Camille: For this song, something that we didn’t necessarily do for the first album was to bring the lead vocals right up front in the mix, but listening to so much pop music we realized that was something very important in the mix.

“The way Laurence and I sing individually is distinctive, but together it’s like we create a new tone.”— Camille

Camille: I think that the mix of our vocals together is really our signature. We know each other so well vocally and when we sing exactly the same lines at the same time, it really does create a new voice

Bluesound: Lastly, how would you describe the feeling of Deception Bay?

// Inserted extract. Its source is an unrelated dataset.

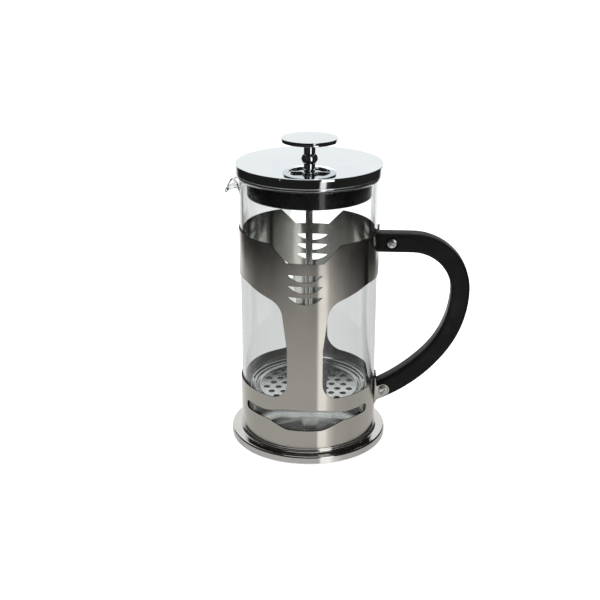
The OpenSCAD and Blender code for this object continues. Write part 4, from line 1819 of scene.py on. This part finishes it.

Camille: I think what we wanted to share was an experience that I think is very personal, but universal. You know, the failure of a relationship and feeling that you know things could have worked out and that it could have gone a different way, but then life happened. I think we wanted to give the audience a feeling of togetherness with that song, it’s kind of a wave when the chorus happens and you feel like you’re kind of connected with everyone else who went through the same thing. I think it’s one of those songs that’s not just about disappointment and resentment, it’s also overcoming something and getting better.

“It’s a complicated mood. When you’re feeling hurt and a bit humiliated, but at the same time you want revenge and to feel strong. It’s womanhood.” — Camille


Having already heard private demo recordings and seen inside the engineer’s working studio sessions, we are in for one more piece of audio candy, as Milk & Bone spend the remaining studio time performing live renditions of Deception Bay. With Laurence seated beside Gabriel at a mini Yamaha CS synth that’s passing through his console to replicate the piano, Camille heads to the vocal mic inside the sound booth. Above the thumping of Gabriel’s mixed drum track, Laurence’s live piano parts and Camille’s lead vocals create a version that captures some of the intimacy of that first voice memo combined with the confidence of the “deception anthem” they chose to be the title track on their long-awaited new album.